As graduate students, we strongly urge that the Lexis-Nexis contract in Gelman be maintained. Graduates and faculty use this tool regularly and it is integral to the demands of our academic research. Lexis-Nexis has capabilities other research services lack.

Maintaining our access to Lexis-Nexis is vital to our continued professional development. We feel that the needs of graduate students are being overlooked in this policy decision. The loss of Lexis-Nexis would seriously harm the potential of our research projects by reducing Gelman’s resources. The achievements of GW faculty and graduate students are the basis for GW’s strong academic reputation.

-Jon M. Rodeback, Daniel Else,Athina Kouri and Emily Cumminspolitical science graduate student caucus

To control or to serve?

I was reading an article in the Feb. 5 edition of The GW Hatchet, and was extremely disturbed by a quote from Student Association presidential candidate Patrick Macmanus (“JEC could impose retroactive fines,” p.3).

Macmanus was commenting on the Joint Elections Committee rule which holds the candidate responsible for the actions of his or her campaign staff. He stated, “If you can’t control your campaign staff, I don’t know how you can control your whole constituency.”

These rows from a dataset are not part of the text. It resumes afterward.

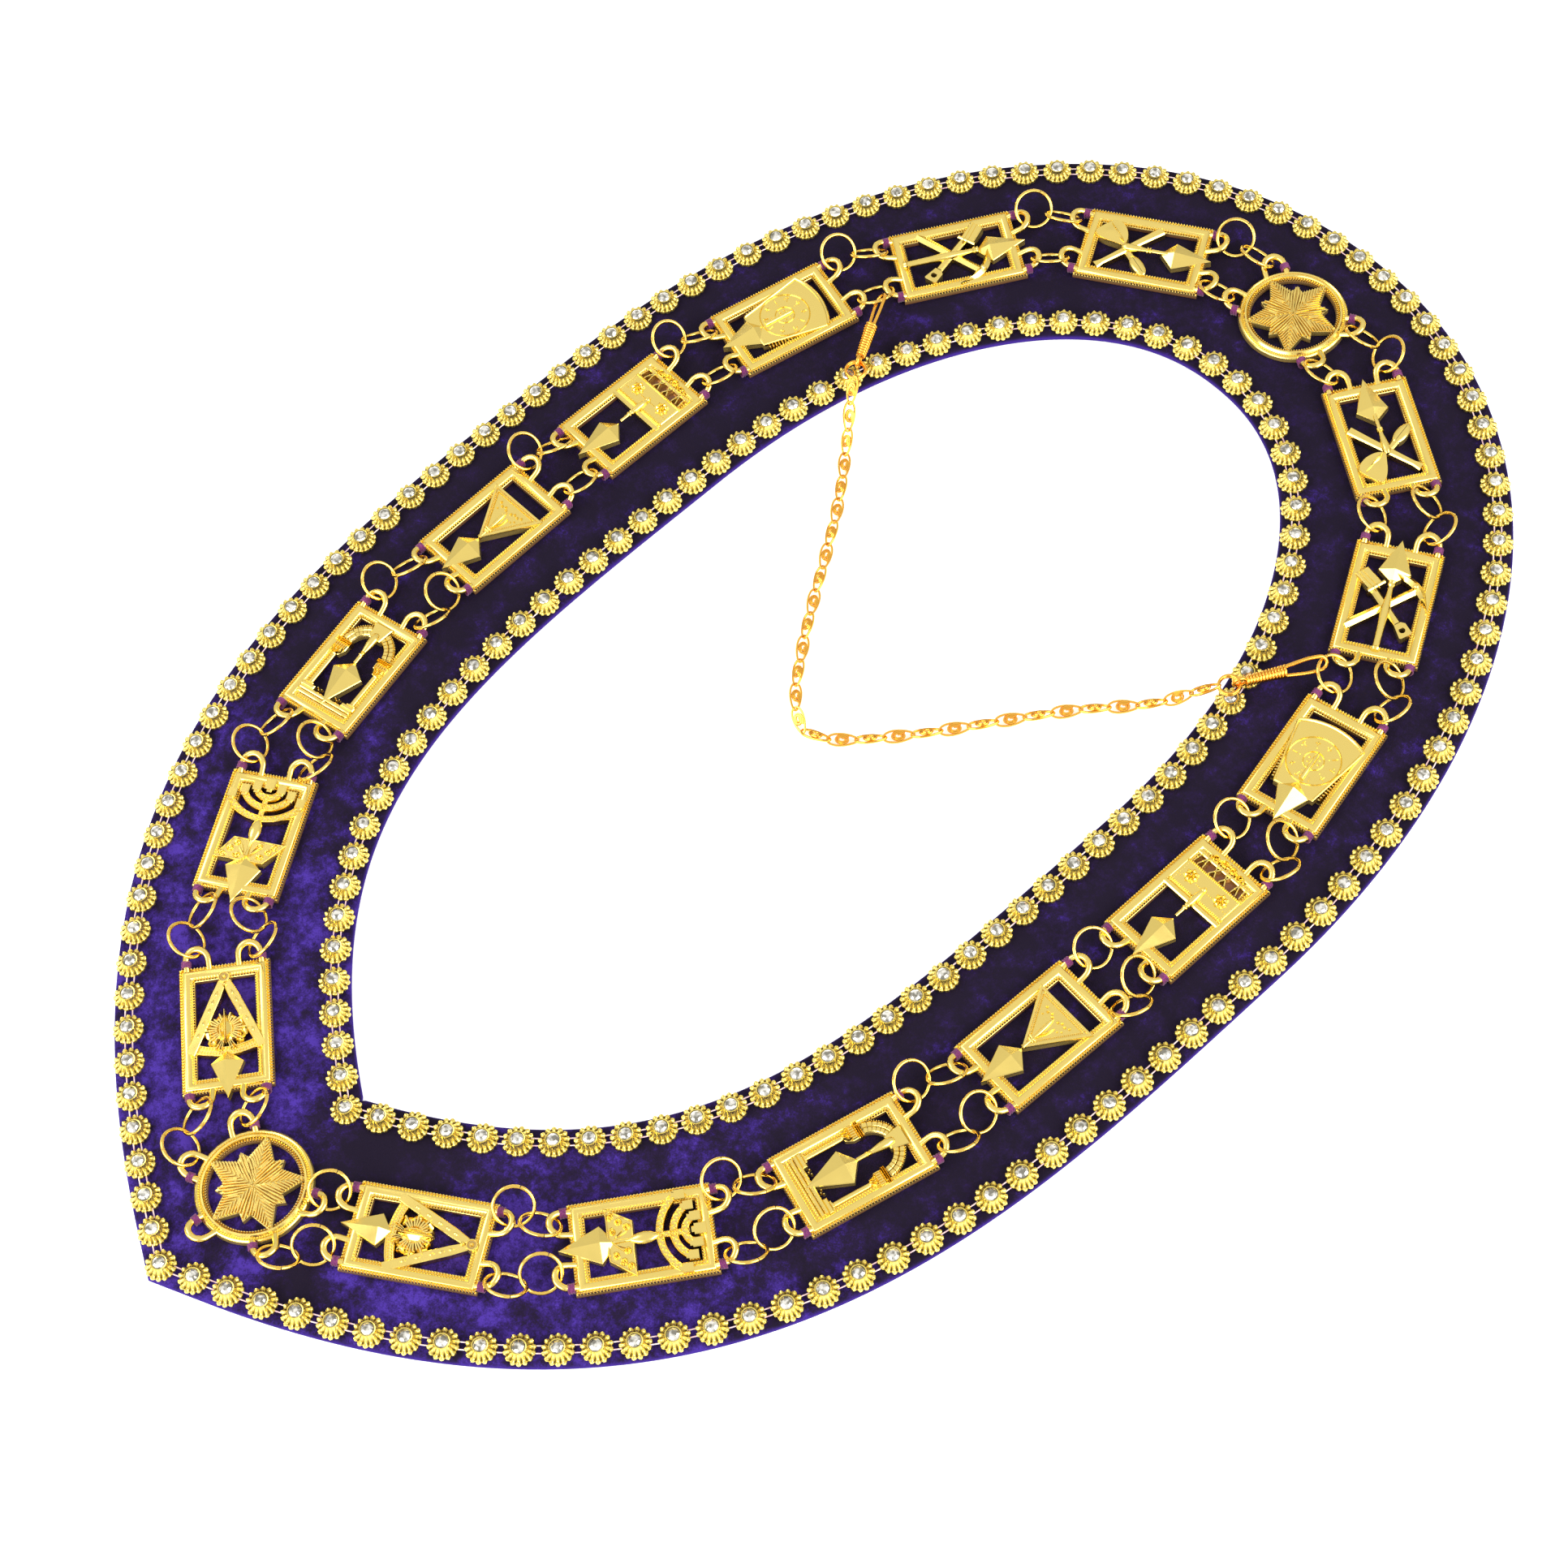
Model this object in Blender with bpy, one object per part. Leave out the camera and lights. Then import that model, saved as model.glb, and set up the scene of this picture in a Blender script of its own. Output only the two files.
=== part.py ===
"""Chain collar: a velvet band with two rows of stone trim, eighteen cast plates joined by jump rings,
and a safety chain on two snap hooks. It lies flat with its point toward -Y. Metres, +Z up."""

import math

import bmesh
import bpy
import numpy as np
from mathutils import Matrix, Vector

# Run of the band, measured along the middle of its width from the centre of the point disc
HALF_WIDTH = 0.133
WIDEST_HEIGHT = 0.277
NECK_HEIGHT = 0.465
NECK_FULLNESS = 2.1
POINT_ANGLE = math.radians(25.25)
POINT_PULL = 0.153
SIDE_PULL = 0.116

# Velvet band
BAND_WIDTH = 0.0775
BAND_THICKNESS = 0.003
BAND_EDGE_ROUND = 0.0014
BAND_HALF_SECTIONS = 28
MIDLINE_STEPS = 400
SEAM = 0.0004

# Clearance between pieces that rest on each other
SEAT_GAP = 0.0003

# Trims: a row of domed flowers along each edge of the band
TRIM_INSET = 0.00525
TRIM_WIDTH = 0.0100
TRIM_HEIGHT = 0.0040
OUTER_TRIM_HALF_SECTIONS = 36
INNER_TRIM_HALF_SECTIONS = 28

# Cast plates: the frame's edge wall, and the ridge along the middle of its bars
PLATE_LENGTH = 0.045
PLATE_WIDTH = 0.030
PLATE_BAR = 0.0052
PLATE_EDGE = 0.0021
PLATE_RIDGE = 0.0029
DISC_RADIUS = 0.0192
DISC_BAR = 0.0044
DISC_SEGMENTS = 16

# Cast loops at the plates' ends
LOOP_SPACING = 0.0172
LOOP_RADIUS = 0.0037
LOOP_LEG = 0.0017
LOOP_ROOT = 0.0012
LOOP_HEIGHT = 0.0020
LOOP_HALF_WIDTH = 0.0010
LOOP_HALF_THICKNESS = 0.0007
LOOP_RISE = math.radians(22)
LOOP_SIDES = 4
DISC_LOOP_ANGLE = math.radians(28)

# Jump rings: outside diameter and wire, how far a ring leans, and how far a pair of rings bows out
RING_DIAMETER = 0.0139
RING_WIRE = 0.0010
RING_LEAN = math.radians(42)
RING_BOW = 0.0035
RING_PLAY = 0.0011

# Where a ring passes through its loop, as the chord's share of the ring's diameter: a ring by itself,
# and the most and the least for linked rings. Linked wires pass each other by a share of the wire
SINGLE_CHORD = 0.93
LONGEST_CHORD = 0.84
SHORTEST_CHORD = 0.71
LINK_OVERLAP = 0.30
RING_SEGMENTS = 10
WIRE_SIDES = 5

# Safety chain and snap hooks
CHAIN_DIAMETER = 0.0030
CHAIN_POINTS = 44
CHAIN_SIDES = 8
END_RING_DIAMETER = 0.0080
END_RING_WIRE = 0.0010
CLASP_HOOK_RADIUS = 0.0024
CLASP_WIRE = 0.0014
CLASP_NECK = 0.0080
CLASP_COIL_LENGTH = 0.0135
CLASP_COIL_FRONT = 0.0019
CLASP_COIL_BACK = 0.0022
CLASP_EYE_RADIUS = 0.0021
CLASP_SPAN = 0.0303
CLASP_SWING = math.radians(37.6)
CLASP_GAP = 6

# Half of the safety chain's run, from its middle: x, y from the point disc, and height. The last place is
# the end ring's centre, which the clasp settles, and the run follows it
CHAIN_ROUTE = (
    (0.0000, 0.2320, 0.0016),
    (0.0095, 0.2370, 0.0016),
    (0.0200, 0.2485, 0.0016),
    (0.0325, 0.2650, 0.0016),
    (0.0455, 0.2840, 0.0016),
    (0.0580, 0.3015, 0.0016),
    (0.0660, 0.3110, 0.0016),
    (0.0740, 0.3202, 0.0020),
    (0.0795, 0.3265, 0.0048),
    (0.0842, 0.3324, 0.0088),
    (0.0878, 0.3372, 0.0102),
    (0.0900, 0.3400, 0.0102),
)

# Rectangular plates from the point to the neck, the same on both sides:
# emblem, share of the half run where its centre lies, distance outward from the middle of the band
PLATES = (
    ("compasses", 0.0957, 0.0015),
    ("candelabrum", 0.2135, 0.0011),
    ("arch", 0.3295, 0.0009),
    ("triangle", 0.4506, 0.0017),
    ("chest", 0.5600, 0.0023),
    ("keystone", 0.6710, 0.0011),
    ("mallet", 0.7838, 0.0003),
    ("shovel", 0.8979, -0.0008),
)

# Heights of the relief on the plates, above the plates' undersides
RELIEF_LOW = 0.0003
RELIEF_FLAT = 0.0020
RELIEF_MID = 0.0026
RELIEF_HIGH = 0.0032
RELIEF_STEP = 0.0001
PEAK_RISE = 0.0013
BLADE_EDGE = 0.0030
BLADE_RIDGE = 0.0050
BLADE_WIDTH = 0.0098
BLADE_SHOULDER = 0.30

# Widths of the relief's bars: stems and branches, borders, tool handles, mouldings, heads and scrolls
STEM_WIDTH = 0.0014
BORDER_WIDTH = 0.0018
HANDLE_WIDTH = 0.0022
MOULDING_WIDTH = 0.0031
HEAD_WIDTH = 0.0050
HINGE_RADIUS = 0.0026
ROSETTE_RADIUS = 0.0019

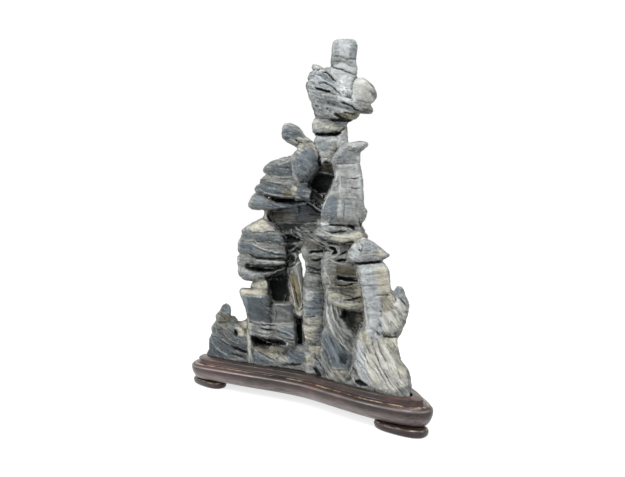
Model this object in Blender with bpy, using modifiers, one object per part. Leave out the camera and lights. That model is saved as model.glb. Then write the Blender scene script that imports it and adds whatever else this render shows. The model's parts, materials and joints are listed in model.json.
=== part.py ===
"""A scholar's rock: a tall stone of folded grey strata, seated in the carved recess of a low hardwood stand.

The stone is one solid. The stand is a leaf-shaped plank with a rounded edge, a raised lip and a recess
cut to the stone's foot, on four oval pads glued under its corners.

World frame: X runs along the stand, Y goes back, Z is up, and the pads stand on Z = 0.

The stone is drawn as a sculptor draws an elevation. Someone who stands at FACE_TURN to the stand's long
side sees "across" to the right, "up" upwards and "back" away from them, and the stone's mid-plane is the
vertical plane through the stand's long axis. Every mass of the stone is a loft of rounded sections. All
lengths below are millimetres.
"""
import math

import bpy
import bmesh
import numpy as np
from mathutils import Vector, noise

MM = 0.001

# Stand
LIP_TOP = 29.5
SEAT_FLOOR = 26.0
SEAT_GAP = 0.35
CUTTER_RISE = 5
PLAN_SEGMENTS = 64
PAD_SEGMENTS = 24
PAD_CORNER = 2.5
SMOOTH_ANGLE = math.radians(40)
WOOD_COLOUR = (0.10, 0.065, 0.06)
WOOD_ROUGHNESS = 0.38

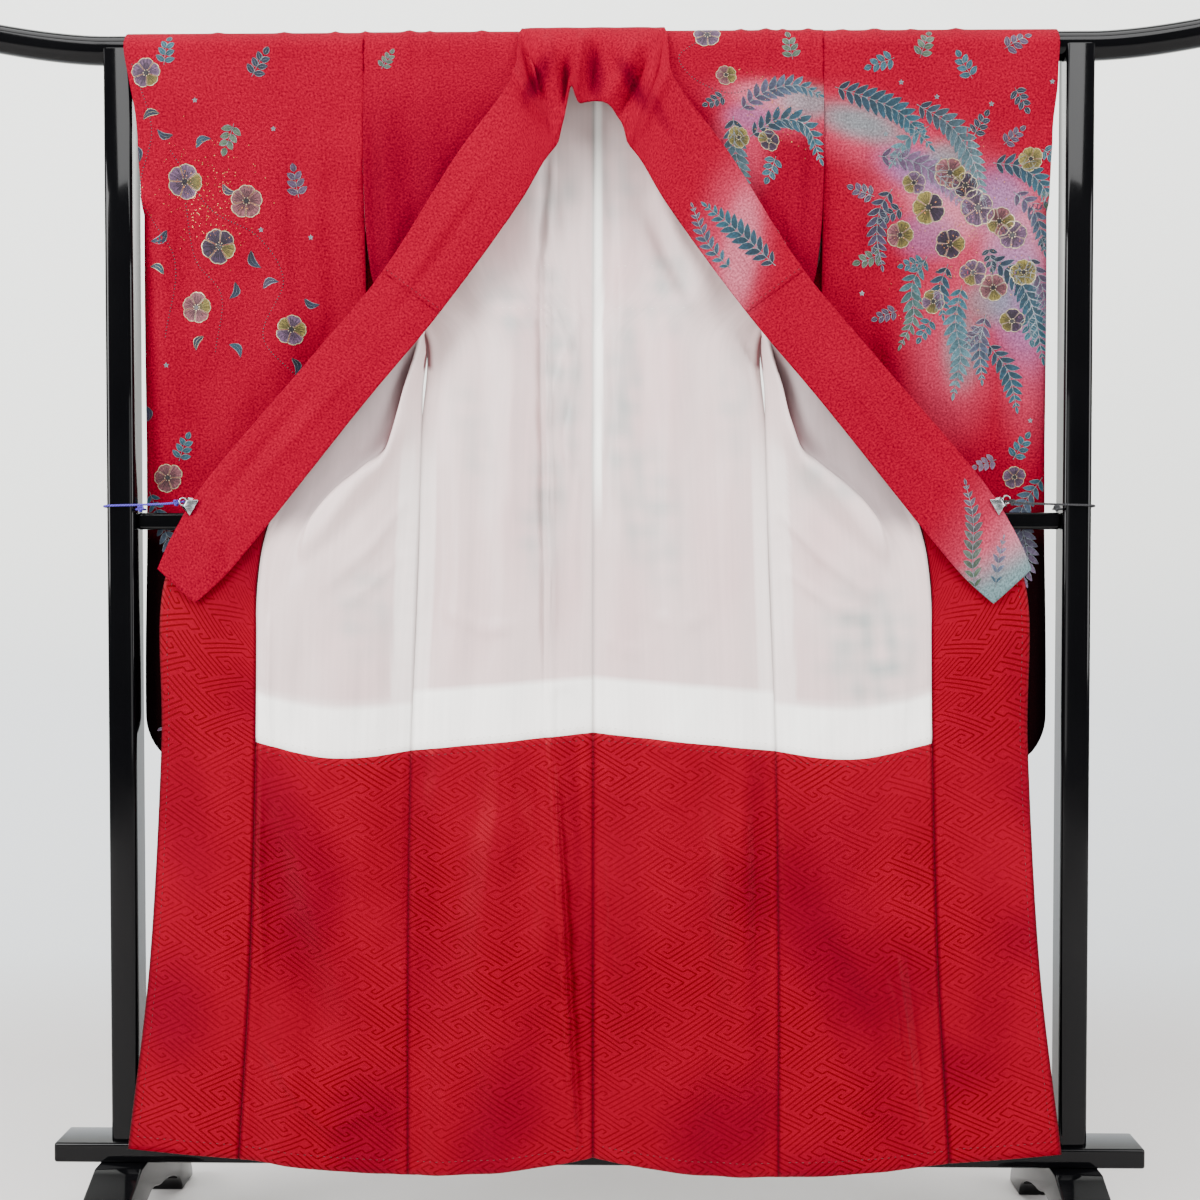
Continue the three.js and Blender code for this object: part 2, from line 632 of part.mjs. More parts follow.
// An arched foot across the stand, with a flat under each toe.
function footGeometry() {
  const top = BAR_TOP - BAR_HEIGHT - JOINT_GAP;
  const chamfer = 3;
  const profile = new THREE.Shape();
  profile.moveTo(-FOOT_REACH, 0);
  profile.lineTo(-FOOT_REACH + 62, 0);
  profile.bezierCurveTo(-FOOT_REACH + 70, 38, -70, 50, -44, 52);
  profile.bezierCurveTo(-26, 54, -16, 62, 0, 62);
  profile.bezierCurveTo(16, 62, 26, 54, 44, 52);
  profile.bezierCurveTo(70, 50, FOOT_REACH - 70, 38, FOOT_REACH - 62, 0);
  profile.lineTo(FOOT_REACH, 0);
  profile.bezierCurveTo(FOOT_REACH, 50, 110, 84, 56, top);
  profile.lineTo(-56, top);
  profile.bezierCurveTo(-110, 84, -FOOT_REACH, 50, -FOOT_REACH, 0);
  const geometry = new THREE.ExtrudeGeometry(profile, {
    depth: FOOT_WIDTH - 2 * chamfer,
    curveSegments: 7,
    bevelEnabled: true,
    bevelThickness: chamfer,
    bevelSize: 0.8,
    bevelOffset: -0.8,
    bevelSegments: 1,
  });
  return alongX(geometry.translate(0, 0, chamfer - FOOT_WIDTH / 2));
}

// ---------------------------------------------------------------- assembly

function mesh(name, geometry, finish) {
  const piece = new THREE.Mesh(geometry, finish);
  piece.name = name;
  return piece;
}

function buildStand() {
  const stand = new THREE.Group();
  stand.add(mesh('top_rail', topRailGeometry(), lacquer));
  const between = UPRIGHT_CENTRE - UPRIGHT_WIDTH / 2 - JOINT_GAP;
  const bar = barGeometry(between, MIDDLE_RAIL_DEPTH, MIDDLE_RAIL_HEIGHT, 4);
  const middle = mesh('middle_rail', bar, lacquer);
  middle.position.z = MIDDLE_RAIL_TOP - MIDDLE_RAIL_HEIGHT / 2;
  const base = mesh('base_bar', barGeometry(BAR_HALF_LENGTH, BAR_DEPTH, BAR_HEIGHT, 2), lacquer);
  base.position.z = BAR_TOP - BAR_HEIGHT / 2;
  stand.add(middle, base);
  for (const [name, side, cord] of [['left', -1, violetCord], ['right', 1, blackCord]]) {
    const upright = mesh(`upright_${name}`, uprightGeometry(), lacquer);
    const foot = mesh(`foot_${name}`, footGeometry(), lacquer);
    upright.position.x = side * UPRIGHT_CENTRE;
    foot.position.x = side * UPRIGHT_CENTRE;
    stand.add(upright, foot, mesh(`clip_cord_${name}`, cordGeometry(side), cord));
  }
  return stand;
}

function buildKimono() {
  const kimono = new THREE.Group();
  const body = bodyGrid();
  const overlap = overlapGrid();
  const pieces = [
    ['body', outerPly(body.whole), crepe],
    ['body_lining', liningPly(body.white), liningSilk],
    ['back_hem_lining', liningPly(body.backHem), damask],
    ['front_hem_lining', liningPly(body.frontHem), damask],
    ['overlap', outerPly(overlap), crepe],
    ['overlap_lining', liningPly(overlap), damask],
  ];
  for (const [name, geometry, finish] of pieces) {
    kimono.add(mesh(`${name}_left`, mirrored(geometry), finish));
    kimono.add(mesh(`${name}_right`, geometry, finish));
  }
  kimono.add(mesh('sleeve_left', mirrored(outerPly(sleeveGrid(LEFT_CUFF_FLARE))), crepe));
  kimono.add(mesh('sleeve_right', outerPly(sleeveGrid(0)), crepe));
  const collar = collarGrid();
  const half = COLLAR_THICKNESS / 2;
  kimono.add(mesh('collar', wall(collar.whole, -half, half), crepe));
  kimono.add(mesh('cover_collar', wall(collar.covered, -half - PLY_GAP - 0.9, -half - PLY_GAP), crepe));
  for (const [name, side] of [['left', -1], ['right', 1]]) {
    const clip = mesh(`collar_clip_${name}`, clipGeometry(), steel);
    clip.position.set(side * CLIP_AT.x, CLIP_AT.y, CLIP_AT.z);
    clip.rotation.y = side > 0 ? -radians(CLIP_TILT) : Math.PI + radians(CLIP_TILT);
    kimono.add(clip);
  }
  kimono.position.x = KIMONO_OFFSET;
  return kimono;
}

const part = new THREE.Group();
part.add(buildStand(), buildKimono());

export default part;
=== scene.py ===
import math
import bmesh
import bpy
import numpy as np
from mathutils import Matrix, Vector


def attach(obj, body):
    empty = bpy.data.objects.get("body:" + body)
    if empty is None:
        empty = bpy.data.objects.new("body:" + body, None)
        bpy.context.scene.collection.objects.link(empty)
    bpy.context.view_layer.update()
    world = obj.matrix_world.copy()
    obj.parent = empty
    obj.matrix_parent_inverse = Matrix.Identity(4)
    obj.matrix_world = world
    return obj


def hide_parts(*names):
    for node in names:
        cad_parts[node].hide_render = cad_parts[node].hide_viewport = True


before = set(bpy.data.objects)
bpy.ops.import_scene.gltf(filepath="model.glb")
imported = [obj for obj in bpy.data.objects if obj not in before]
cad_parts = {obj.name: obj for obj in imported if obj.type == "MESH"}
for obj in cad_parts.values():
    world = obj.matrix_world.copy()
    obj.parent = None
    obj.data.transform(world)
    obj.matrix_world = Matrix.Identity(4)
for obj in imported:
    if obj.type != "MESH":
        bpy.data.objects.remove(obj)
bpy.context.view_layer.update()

MM = 0.001
KIMONO_X = -5.0  # the garment hangs a little left of the stand's centre


# ---------- small tools

def linear(hex_colour):
    """An sRGB hex colour as a linear one."""
    value = [int(hex_colour[k:k + 2], 16) / 255 for k in (1, 3, 5)]
    return np.array([v / 12.92 if v <= 0.04045 else ((v + 0.055) / 1.055) ** 2.4 for v in value])


# the dyes and threads of the motifs
DYES = {name: linear(colour) for name, colour in (
    ("navy", "#0a121e"), ("teal", "#10303a"), ("mist", "#35494e"), ("plum", "#2c1e30"),
    ("mauve", "#503a50"), ("sage", "#2b382a"), ("straw", "#665b2a"), ("ivory", "#8d8266"),
    ("rose", "#63393f"), ("silver", "#586167"), ("gold", "#8f5a2c"), ("ink", "#0c080e"))}
NAVY, TEAL, MIST, PLUM, MAUVE, SAGE, STRAW, IVORY, ROSE, SILVER, GOLD, INK = DYES.values()
DYES["light_navy"] = NAVY * 2.0


def rows(text):
    """Rows of numbers and dyes, from words in rows that commas or line ends part."""
    return [[DYES[word] if word in DYES else float(word) for word in row.split()]
            for row in text.replace("\n", ",").split(",") if row.strip()]


def smooth_curve(points, at):
    """Points at places along a centripetal curve through the first axis of points."""
    p = np.asarray(points, float)
    last = len(p) - 1
    at = np.clip(np.atleast_1d(np.asarray(at, float)), 0, last)
    k = np.minimum(at.astype(int), last - 1)
    w = (at - k).reshape((-1,) + (1,) * (p.ndim - 1))
    p = np.concatenate([2 * p[:1] - p[1:2], p, 2 * p[-1:] - p[-2:-1]])
    p0, p1, p2, p3 = p[k], p[k + 1], p[k + 2], p[k + 3]

    def span(a, b):
        return np.sqrt(np.maximum(np.linalg.norm(b - a, axis=-1, keepdims=True), 1e-6))

    d0, d1, d2 = span(p0, p1), span(p1, p2), span(p2, p3)
    t1 = ((p1 - p0) / d0 - (p2 - p0) / (d0 + d1) + (p2 - p1) / d1) * d1
    t2 = ((p2 - p1) / d1 - (p3 - p1) / (d1 + d2) + (p3 - p2) / d2) * d1
    return (((2 * p1 - 2 * p2 + t1 + t2) * w - 3 * p1 + 3 * p2 - 2 * t1 - t2) * w + t1) * w + p1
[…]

The role of the SA president is to serve the GW community, not to “control” them. Things like these make myself, as a member of this constituency, doubt Macmanus’ sincerity and wonder if he is seeking office to serve the students of GW or to forward his own agenda, which may be quite different from that of the constituency which he seeks to “control.”

-Laura Nodelmanjunior

Lighten up

In a Feb. 5 letter to The GW Hatchet, a writer sarcastically belittled cartoonist Rob for portraying expensive black clothes as an Arab fashion at GW and wrote, “So my suggestion to (Rob) is to diversify brother, and keep up those lofty standards,” (“Limited originality,” p.4).

I have a suggestion for the writer. My suggestion to you brother is to read a self-help book if you want lofty standards, not Rob’s cartoons.

And where do you get off saying Rob has targeted the Arab community? Do you ever read the letters to the editor? There is a letter from some hyper-sensitive, holier-than-thou person like yourself complaining about Rob every other week from a variety of cultural groups.

In the “GW Fashions” cartoon alone there were a number of cultural groups singled out, including Rob’s. The stereotypes expressed in Rob’s cartoons and writings are never malicious and usually are based in truth. To the writer, I seriously doubt you are blind to GW’s cultural groups and their markings.

If you do concentrate on how every person you see is unique in their own special way, then I salute you and your moral integrity. But if you don’t, stop being a hypocrite and stop insulting Rob for entertaining us.